井村美術館
名古屋、呉の仲良し友達を誘って、京都、井村美術館と、祇園の大渡さんでの会食をした時のお話しです。
私が砥部焼を扱い始める上で、いろいろとご指導も受けた、京都美商(株)さんの
井村美術館 http://www.kyotobisho.com/index.html
毎回拝見する美しいオールドバカラの数々。
井村さんの熱のこもる解説はとてもわかりやすい。
その中で、今回、私が目を見張ったのは、春海好みのバカラ(*^_^*)
1901年、欧州に渡航した親戚から土産としてバカラ製品を贈られた美術商、春海商店の三代目当主で、茶人でもあった春海藤次郎氏。
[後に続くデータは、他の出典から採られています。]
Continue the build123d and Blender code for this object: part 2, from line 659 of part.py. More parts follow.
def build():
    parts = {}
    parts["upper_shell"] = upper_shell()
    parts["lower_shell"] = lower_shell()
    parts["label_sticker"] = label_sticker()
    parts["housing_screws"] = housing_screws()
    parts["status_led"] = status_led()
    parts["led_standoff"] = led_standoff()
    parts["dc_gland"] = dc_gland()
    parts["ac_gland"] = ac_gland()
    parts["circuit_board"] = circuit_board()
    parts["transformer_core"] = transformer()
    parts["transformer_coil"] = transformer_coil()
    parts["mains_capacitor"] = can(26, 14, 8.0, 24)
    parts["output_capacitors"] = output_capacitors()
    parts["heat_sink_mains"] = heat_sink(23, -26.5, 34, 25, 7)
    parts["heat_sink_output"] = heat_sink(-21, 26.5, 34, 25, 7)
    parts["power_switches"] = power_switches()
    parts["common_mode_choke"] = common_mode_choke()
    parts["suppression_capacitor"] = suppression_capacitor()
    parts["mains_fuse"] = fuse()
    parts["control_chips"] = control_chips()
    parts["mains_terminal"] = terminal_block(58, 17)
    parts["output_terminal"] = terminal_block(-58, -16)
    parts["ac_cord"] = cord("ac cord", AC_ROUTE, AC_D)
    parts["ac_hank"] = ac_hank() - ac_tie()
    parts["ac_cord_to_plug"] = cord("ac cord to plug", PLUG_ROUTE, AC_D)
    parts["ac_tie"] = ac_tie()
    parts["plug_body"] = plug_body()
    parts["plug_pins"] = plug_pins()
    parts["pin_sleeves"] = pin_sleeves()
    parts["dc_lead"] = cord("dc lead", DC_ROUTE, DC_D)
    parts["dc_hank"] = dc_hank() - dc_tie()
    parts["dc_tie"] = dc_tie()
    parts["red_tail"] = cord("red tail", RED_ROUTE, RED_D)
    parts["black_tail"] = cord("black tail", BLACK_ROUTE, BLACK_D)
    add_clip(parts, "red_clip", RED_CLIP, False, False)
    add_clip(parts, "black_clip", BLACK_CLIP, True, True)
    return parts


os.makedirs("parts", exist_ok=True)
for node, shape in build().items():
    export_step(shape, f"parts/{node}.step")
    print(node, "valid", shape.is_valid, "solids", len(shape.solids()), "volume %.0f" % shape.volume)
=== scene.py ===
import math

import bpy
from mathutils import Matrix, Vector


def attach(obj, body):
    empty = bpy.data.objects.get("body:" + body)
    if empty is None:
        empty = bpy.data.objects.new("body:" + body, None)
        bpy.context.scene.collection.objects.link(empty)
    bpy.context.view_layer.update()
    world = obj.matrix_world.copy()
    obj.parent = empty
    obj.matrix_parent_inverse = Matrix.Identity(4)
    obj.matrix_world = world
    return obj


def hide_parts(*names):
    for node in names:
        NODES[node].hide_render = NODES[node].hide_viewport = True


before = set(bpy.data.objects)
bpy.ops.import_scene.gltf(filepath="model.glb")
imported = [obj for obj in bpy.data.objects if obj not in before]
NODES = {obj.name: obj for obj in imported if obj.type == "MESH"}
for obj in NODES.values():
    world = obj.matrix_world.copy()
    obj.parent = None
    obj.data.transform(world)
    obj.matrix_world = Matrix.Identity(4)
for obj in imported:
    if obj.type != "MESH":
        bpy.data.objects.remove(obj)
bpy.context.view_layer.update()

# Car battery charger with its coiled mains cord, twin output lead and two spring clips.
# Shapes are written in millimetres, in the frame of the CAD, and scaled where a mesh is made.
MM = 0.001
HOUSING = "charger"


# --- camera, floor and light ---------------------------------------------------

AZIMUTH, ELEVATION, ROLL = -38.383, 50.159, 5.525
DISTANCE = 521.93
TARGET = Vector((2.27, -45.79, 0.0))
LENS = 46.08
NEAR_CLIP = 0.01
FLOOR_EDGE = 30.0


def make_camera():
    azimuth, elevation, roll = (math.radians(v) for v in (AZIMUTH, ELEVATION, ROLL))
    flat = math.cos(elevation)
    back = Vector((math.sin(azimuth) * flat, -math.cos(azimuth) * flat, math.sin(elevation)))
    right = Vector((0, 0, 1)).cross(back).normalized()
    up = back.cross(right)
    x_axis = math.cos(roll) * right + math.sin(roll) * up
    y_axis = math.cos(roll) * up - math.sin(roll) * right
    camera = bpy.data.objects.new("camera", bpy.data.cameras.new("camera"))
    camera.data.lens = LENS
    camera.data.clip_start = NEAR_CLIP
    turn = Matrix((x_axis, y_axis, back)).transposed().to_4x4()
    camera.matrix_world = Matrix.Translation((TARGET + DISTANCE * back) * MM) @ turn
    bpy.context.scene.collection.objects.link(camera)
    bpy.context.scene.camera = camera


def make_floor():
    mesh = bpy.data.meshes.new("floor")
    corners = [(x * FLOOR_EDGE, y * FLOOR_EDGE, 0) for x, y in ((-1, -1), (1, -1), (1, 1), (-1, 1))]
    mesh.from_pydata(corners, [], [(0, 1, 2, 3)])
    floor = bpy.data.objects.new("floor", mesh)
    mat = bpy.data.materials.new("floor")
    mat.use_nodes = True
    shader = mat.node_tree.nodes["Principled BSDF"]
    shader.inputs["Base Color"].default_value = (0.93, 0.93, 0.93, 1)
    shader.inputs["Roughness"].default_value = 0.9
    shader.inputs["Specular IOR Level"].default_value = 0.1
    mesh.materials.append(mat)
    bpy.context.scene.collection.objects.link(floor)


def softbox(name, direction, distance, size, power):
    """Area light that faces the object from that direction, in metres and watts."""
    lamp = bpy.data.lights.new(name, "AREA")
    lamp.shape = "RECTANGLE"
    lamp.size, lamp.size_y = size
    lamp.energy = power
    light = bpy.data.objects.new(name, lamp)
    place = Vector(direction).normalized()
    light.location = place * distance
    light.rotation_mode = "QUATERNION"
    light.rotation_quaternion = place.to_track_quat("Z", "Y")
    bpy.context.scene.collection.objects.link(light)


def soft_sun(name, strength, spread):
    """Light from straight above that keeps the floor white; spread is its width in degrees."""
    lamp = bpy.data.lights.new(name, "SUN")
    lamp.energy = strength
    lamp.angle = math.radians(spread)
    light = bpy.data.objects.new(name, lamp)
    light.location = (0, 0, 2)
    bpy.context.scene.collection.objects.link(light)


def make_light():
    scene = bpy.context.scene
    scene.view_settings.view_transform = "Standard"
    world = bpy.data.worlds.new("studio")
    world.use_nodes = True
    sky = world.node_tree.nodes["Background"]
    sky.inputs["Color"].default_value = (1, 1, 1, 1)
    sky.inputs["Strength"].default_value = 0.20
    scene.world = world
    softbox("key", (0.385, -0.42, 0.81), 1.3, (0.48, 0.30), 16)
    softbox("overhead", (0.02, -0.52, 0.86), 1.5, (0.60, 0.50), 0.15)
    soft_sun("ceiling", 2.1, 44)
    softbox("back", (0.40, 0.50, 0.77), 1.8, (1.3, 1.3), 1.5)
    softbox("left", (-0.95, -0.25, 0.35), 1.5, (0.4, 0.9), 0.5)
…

バカラの器のカットと金彩使いに魅了され、欧州サイズではなく、日本の座敷、茶室で懐石料理や茶事にも使えるように、自らが和食器をデザインし、1920年以降バカラ社に特注して作られたものが春海バカラだそうです。
茶人ならではの発想で、漆の椀を手本にした金縁千筋紋の汁椀や、飯椀。中国の角鉢をもとにした金縁霰切子枡鉢。
海を越えてフランスと日本の文化が融合した美の結晶”春海好み”のバカラ製の器、煌めきが目に眩く、豪華でとてもステキ。
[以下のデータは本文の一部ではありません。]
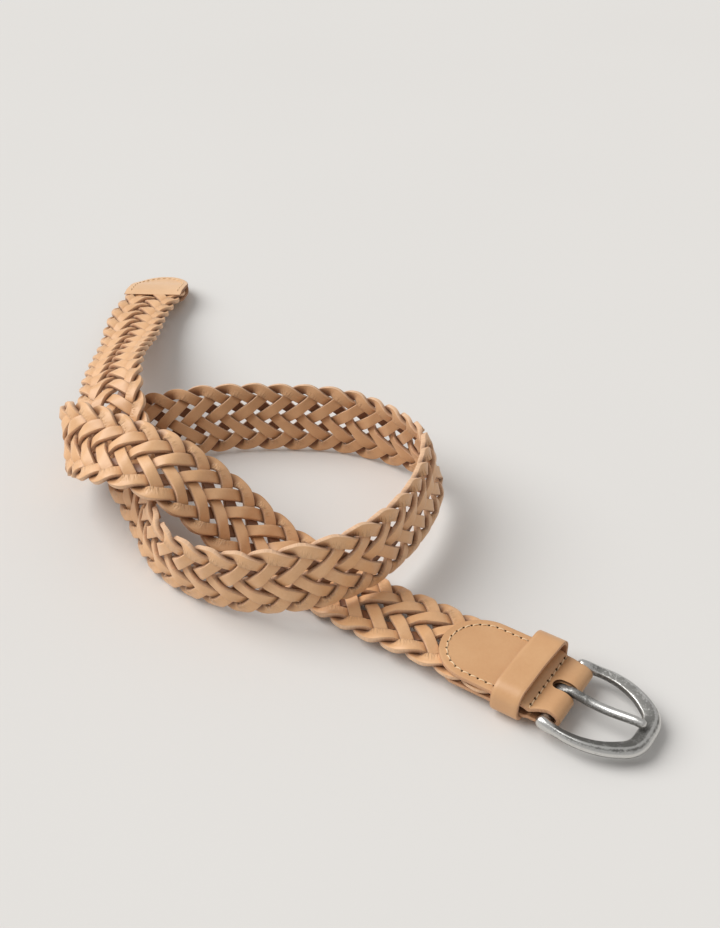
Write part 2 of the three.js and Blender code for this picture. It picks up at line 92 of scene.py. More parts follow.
# The belt's route from the buckle bar to the tip: x, y, z of its middle line, then its roll in degrees.
ROUTE = [
    (0, 0, STRAP_Z, 0),
    (-0.026, 0, STRAP_Z, 0),
    (-0.050, 0, STRAP_Z, 0),
    (-0.062, 0.0003, 0.0066, 0),
    (-0.076, 0.001, 0.005, 0),
    (-0.098, 0.0035, 0.0034, 0),
    (-0.119, 0.005, 0.0042, 2),
    (-0.135, 0.003, 0.010, 14),
    (-0.147, -0.0005, 0.020, 24),
    (-0.158, -0.0055, 0.032, 23),
    (-0.170, -0.0105, 0.041, 17),
    (-0.185, -0.013, 0.043, 20),
    (-0.200, -0.013, 0.0405, 33),
    (-0.214, -0.0105, 0.037, 50),
    (-0.229, -0.006, 0.030, 72),
    (-0.238, 0.0025, 0.020, 112),
    (-0.239, 0.015, 0.012, 145),
    (-0.231, 0.030, 0.012, 143),
    (-0.216, 0.041, 0.0155, 124),
    (-0.200, 0.057, 0.0166, 105),
    (-0.177, 0.074, 0.0164, 102),
    (-0.156, 0.085, 0.0164, 99),
    (-0.136, 0.088, 0.0168, 92),
    (-0.115, 0.084, 0.0195, 80),
    (-0.100, 0.075, 0.0225, 74),
    (-0.090, 0.056, 0.0236, 79),
    (-0.0845, 0.031, 0.0245, 85),
    (-0.086, 0.006, 0.0252, 87),
    (-0.097, -0.014, 0.024, 89),
    (-0.119, -0.0275, 0.0195, 96),
    (-0.146, -0.031, 0.0168, 97),
    (-0.168, -0.024, 0.0164, 84),
    (-0.187, -0.009, 0.016, 67),
    (-0.208, 0.005, 0.018, 55),
    (-0.220, 0.0125, 0.026, 37),
    (-0.231, 0.021, 0.0325, 25),
    (-0.243, 0.033, 0.033, 22),
    (-0.261, 0.054, 0.027, 21),
    (-0.283, 0.085, 0.017, 13),
    (-0.305, 0.116, 0.0116, 4),
    (-0.329, 0.1645, 0.0045, 3),
]
SAMPLES_PER_SPAN = 12
DIRECTION_REACH = 2 * MM          # half the distance over which the route's direction is measured
ROUTE_SPACING = 0.5 * MM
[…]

春海藤次郎氏の想いが伝わってくるようで、なんだかロマンを感じます。
他にも、12代今右衛門の作、錦 赤玉地紋様花瓶
こんな柔らかな丸い線が描けるのは、熟練した職人さんの柔らかな手首があるから,
腕が未熟だと線が直線になるという井村代表の解説に納得。
私がとても惹かれたのは、
白磁、釈迦人物像。
やや赤みを帯びる泉山陶石(有田)の特徴を生かして作られた作品ですが、
大作や人形は焼成後の発色の不具合が多く、
発色がどの部位にどのように出るかで作品の成否が決まります。
顔にあざのような発色ができたら、作品価値が激減するため、
非常に難しい作品だそうです。
この作品は、オレンジがかった発色が腕、手、足などに出ていてとてもリアルな肌感を出しています。
作者は、有田の樋渡陶六という職人さん。
もともと愛媛県伊予郡砥部町の出身で、砥部工業学校で有田工業学校2代目校長の寺内信一さんの教えを受けたそうです。
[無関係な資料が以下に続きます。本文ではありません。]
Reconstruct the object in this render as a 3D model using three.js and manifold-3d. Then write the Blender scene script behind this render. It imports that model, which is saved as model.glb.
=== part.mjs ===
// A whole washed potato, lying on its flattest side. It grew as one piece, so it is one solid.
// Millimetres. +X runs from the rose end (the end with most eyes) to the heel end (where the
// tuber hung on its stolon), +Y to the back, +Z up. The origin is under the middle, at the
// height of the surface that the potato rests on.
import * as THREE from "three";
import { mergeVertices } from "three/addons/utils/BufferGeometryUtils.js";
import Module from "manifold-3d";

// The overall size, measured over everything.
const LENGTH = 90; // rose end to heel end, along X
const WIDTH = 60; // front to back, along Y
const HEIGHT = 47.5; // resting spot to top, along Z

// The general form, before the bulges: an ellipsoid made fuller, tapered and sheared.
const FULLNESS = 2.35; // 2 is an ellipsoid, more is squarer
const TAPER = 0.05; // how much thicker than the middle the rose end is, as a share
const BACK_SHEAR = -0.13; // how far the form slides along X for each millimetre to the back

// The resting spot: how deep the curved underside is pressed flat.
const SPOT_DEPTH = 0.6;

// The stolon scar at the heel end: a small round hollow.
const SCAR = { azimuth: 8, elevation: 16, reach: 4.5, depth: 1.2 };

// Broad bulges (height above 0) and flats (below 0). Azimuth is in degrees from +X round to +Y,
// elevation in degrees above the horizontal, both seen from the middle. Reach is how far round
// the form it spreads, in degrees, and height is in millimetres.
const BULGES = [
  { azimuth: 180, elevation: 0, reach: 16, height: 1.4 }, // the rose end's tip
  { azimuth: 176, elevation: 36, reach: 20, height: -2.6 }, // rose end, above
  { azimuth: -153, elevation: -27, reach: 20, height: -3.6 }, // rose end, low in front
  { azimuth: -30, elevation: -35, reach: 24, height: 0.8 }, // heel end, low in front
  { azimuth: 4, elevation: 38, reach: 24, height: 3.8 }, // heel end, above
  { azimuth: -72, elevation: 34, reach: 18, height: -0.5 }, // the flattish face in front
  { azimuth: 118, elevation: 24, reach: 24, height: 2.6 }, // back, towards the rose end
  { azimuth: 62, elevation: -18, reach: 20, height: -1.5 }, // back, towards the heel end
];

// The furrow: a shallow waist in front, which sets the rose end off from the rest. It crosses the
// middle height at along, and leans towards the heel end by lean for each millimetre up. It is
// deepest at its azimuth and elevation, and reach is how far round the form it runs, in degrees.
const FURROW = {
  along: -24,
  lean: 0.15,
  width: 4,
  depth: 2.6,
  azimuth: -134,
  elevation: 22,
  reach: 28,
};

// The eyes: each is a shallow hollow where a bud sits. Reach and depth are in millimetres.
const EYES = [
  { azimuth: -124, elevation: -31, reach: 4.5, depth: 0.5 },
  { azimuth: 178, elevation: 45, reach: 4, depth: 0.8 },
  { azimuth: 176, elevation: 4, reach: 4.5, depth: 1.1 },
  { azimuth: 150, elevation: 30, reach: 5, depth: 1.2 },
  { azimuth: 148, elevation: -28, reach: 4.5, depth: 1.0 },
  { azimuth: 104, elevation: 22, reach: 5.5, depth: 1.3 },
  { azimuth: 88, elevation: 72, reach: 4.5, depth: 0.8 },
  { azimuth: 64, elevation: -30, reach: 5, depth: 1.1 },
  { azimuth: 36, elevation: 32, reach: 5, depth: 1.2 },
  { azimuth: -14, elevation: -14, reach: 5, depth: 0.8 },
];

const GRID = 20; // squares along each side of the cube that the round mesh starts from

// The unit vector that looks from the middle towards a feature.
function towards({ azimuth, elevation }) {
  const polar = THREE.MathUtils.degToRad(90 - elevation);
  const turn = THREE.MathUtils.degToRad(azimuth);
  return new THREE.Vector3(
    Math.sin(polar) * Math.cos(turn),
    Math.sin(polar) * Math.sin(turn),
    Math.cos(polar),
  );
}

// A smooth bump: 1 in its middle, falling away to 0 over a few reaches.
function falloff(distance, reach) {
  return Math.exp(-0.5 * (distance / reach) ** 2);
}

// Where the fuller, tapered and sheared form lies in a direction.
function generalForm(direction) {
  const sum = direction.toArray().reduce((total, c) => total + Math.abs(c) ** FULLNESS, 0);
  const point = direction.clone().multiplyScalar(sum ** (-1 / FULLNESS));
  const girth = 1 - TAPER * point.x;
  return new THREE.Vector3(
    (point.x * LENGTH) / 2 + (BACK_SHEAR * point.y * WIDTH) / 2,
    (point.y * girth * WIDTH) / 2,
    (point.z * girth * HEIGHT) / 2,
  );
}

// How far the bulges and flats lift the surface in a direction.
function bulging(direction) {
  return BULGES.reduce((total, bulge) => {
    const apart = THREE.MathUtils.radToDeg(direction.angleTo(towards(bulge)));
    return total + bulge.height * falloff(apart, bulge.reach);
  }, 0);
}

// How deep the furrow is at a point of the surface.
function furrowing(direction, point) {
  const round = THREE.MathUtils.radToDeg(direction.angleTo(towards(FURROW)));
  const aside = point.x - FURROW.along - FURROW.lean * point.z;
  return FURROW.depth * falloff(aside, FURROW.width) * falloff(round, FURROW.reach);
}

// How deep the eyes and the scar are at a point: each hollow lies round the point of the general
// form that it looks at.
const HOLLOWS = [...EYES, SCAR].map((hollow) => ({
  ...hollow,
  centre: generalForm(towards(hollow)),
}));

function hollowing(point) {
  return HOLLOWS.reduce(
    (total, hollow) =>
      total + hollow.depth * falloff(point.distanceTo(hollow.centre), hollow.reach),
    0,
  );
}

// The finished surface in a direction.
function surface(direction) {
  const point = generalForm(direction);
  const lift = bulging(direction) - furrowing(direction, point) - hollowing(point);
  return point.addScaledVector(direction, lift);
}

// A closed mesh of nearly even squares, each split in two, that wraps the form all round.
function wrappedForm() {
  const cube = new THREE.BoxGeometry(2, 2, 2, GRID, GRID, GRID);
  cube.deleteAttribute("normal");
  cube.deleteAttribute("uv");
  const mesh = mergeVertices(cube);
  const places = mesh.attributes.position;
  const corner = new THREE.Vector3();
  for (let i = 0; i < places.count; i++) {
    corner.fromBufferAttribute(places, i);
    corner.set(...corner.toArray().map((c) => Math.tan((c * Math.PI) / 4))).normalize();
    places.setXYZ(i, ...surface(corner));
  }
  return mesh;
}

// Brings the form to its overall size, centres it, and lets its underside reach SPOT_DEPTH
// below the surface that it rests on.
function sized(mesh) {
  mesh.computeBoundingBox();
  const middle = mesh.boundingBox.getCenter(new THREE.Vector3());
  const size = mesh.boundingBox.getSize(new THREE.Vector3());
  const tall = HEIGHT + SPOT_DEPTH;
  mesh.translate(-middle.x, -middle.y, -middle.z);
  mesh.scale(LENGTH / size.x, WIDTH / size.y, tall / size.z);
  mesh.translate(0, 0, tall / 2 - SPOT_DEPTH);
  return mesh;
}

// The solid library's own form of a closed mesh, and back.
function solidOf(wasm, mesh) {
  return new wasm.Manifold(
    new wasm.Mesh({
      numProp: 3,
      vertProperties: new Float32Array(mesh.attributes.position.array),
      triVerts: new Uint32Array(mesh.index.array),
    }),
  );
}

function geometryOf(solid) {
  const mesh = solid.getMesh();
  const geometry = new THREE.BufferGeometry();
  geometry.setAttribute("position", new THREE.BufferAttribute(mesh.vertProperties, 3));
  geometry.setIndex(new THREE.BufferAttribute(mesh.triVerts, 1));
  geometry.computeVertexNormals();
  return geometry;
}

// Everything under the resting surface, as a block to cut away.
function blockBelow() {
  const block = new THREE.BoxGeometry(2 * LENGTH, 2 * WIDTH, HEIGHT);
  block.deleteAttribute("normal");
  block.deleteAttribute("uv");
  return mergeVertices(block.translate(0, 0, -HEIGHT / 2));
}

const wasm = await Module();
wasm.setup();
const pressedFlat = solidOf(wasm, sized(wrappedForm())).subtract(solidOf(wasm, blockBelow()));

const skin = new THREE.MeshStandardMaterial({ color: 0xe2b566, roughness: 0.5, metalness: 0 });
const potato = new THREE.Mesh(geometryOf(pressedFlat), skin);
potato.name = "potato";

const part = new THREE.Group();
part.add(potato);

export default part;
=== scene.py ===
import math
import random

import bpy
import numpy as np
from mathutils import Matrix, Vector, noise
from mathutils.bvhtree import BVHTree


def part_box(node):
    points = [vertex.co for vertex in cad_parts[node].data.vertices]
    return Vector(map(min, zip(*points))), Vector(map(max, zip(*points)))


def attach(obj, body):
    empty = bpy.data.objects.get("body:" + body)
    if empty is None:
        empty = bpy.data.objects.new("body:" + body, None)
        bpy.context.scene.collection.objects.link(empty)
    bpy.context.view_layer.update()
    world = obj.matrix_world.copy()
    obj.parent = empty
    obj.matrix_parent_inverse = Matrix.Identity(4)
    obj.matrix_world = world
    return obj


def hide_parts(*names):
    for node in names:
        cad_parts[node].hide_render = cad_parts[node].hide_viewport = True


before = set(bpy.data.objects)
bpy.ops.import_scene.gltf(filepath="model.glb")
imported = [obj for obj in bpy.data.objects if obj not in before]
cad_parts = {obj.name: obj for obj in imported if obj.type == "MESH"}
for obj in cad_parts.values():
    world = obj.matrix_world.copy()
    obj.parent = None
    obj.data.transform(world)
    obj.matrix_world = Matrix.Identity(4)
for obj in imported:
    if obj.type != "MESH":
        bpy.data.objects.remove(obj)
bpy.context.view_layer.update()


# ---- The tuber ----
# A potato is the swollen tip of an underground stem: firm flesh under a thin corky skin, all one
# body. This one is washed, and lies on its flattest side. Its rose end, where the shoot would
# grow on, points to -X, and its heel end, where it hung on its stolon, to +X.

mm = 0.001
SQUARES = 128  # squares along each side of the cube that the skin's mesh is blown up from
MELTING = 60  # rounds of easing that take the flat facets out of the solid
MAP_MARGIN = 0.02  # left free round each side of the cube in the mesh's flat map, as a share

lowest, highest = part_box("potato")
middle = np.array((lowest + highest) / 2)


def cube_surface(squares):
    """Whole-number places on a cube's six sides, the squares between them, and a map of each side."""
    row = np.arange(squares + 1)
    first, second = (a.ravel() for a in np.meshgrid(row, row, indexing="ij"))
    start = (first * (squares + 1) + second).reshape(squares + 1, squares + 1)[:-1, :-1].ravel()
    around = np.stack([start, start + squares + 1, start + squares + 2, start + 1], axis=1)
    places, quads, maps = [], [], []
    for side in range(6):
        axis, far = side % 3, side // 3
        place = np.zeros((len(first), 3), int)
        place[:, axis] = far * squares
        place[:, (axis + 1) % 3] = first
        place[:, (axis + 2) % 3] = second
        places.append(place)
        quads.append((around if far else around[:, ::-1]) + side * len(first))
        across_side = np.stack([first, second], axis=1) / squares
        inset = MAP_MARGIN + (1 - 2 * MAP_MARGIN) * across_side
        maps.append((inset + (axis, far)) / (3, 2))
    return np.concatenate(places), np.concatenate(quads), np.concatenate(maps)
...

はじめ、地元のろくろ師として働いたけれど、柔道で足を痛め、ろくろをけることができなくなったことが転機となり、彫刻の道に入り、有田の十二代柿右衛門窯で彫刻の技術を磨き、観音像や当時輸出されていた花瓶などを手がけたといいます。
美しい白磁の作品に、砥部焼を重ねました。
砥部焼を扱う私。道理で惹かれたはずです。